Its cognition changes as people and their devices walk in and out of it. You change the collective just by arriving at work[12].

This is all wild and crazy speculation, but if I were looking for the emergence of AGI, true human-scale intelligence, barring a massive leap in AI research, it would be in that wild marketplace. The platform business built around IoT will provide unconscionably large returns to those companies that control and govern the interactions between all of the emerging smart devices in our world. It will be simple and efficient and highly predictable. It will never dream about the people scurrying around inside it.

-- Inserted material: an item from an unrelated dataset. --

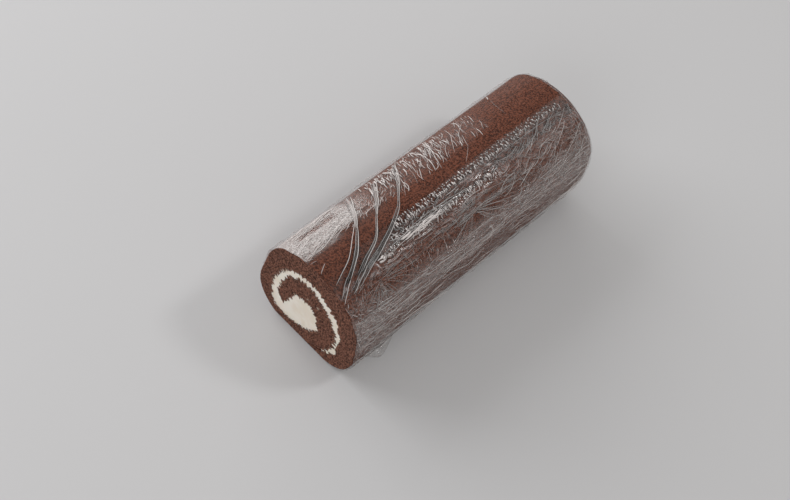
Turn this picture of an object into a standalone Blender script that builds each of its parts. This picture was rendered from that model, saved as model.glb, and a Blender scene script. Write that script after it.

An open marketplace of things, an entire ecology of interacting AIs, will be messy and complex and surprising. The potential winners and losers releasing products and services into the marketplace will be unpredictable and ever-changing[13]. In those markets of wild ecosystems of distributed thinking things, perhaps something truly amazing will happen. Perhaps the building wakes up.

[1] Like the castle from Beauty and the Beast but populated by chartered accountants rather than courtiers with Broadway aspirations.

[2] The company Unroll.me, whose free service removes users from unwanted email subscriptions, was stung by the revelation that they sold users’ email information to third parties. Their response was essentially, “How else did they think we made money?” If you have to bury your business plan in the fine print you are doing something wrong. (See “Whizzo Chocolate Company” and enjoy the larks’ vomit.)

[3] In this metaphor, users are quarks and Facebook is smashing us together, observing the destruction for clues of our deeper nature.

[4] I was busy in the lab and forgot to attend my 30th birthday party. Yes, this actually happened.

[5] No, I do not have a fucking ridiculous IoT juicer waiting for me with a big cup of type 2 diabetes.

[6] Don’t scoff. There is a truly strong case to be made for the toilet as the first line of medical defense. It’s a lab to which every member of your household provides a sample for analysis every day. If that’s not enough, perhaps someone will build a chatbot right into your toilet. You can choose personas for it to comment on the results of its analyses: lab tech, kindly country doctor, wine connoisseur...your secretly hated “best-friend”.

[7] Never pass up an opportunity for a gratuitous new acronym, particularly if it carries with it the chance to work some Mott the Hoople into a future talk. Wait, I need another ‘t’…Marketplace of Terrifying Things? Talkative Things? Total? Tasty?

[8] Security in such a system might seem impossible, but its formalization means no centralized hierarchy can be spoofed, grabbing command of an entire platform. Also, issues of privacy and hacking are here. Fear the IoT fish tank hack.

[9] It’s not even a walled garden. It’s a giant horrific palm oil monocrop home to nothing but rats, cockroaches, and humans.

[10] And aren’t we just such a collective ourselves?

[11] Sustainable dynamics will be a challenge; it is simply astounding that brains work at all and that biomes don’t immediately collapse. What drives their stability in the face of chaos are the higher-order interactions of the individuals and sub-network. These higher-order dynamics (e.g., one nosy friend butting into your dating relationships) help prevent catastrophic monopolies and rapacious defectors. The question is: do individual devices within an MoT network need to explicitly model these dynamics in their trading strategy or do they emerge naturally? Would an IoT need an SEC?

[12] How might this relate to employee lifetime value?

[13] Peter Thiel, isn’t that what a true market should be?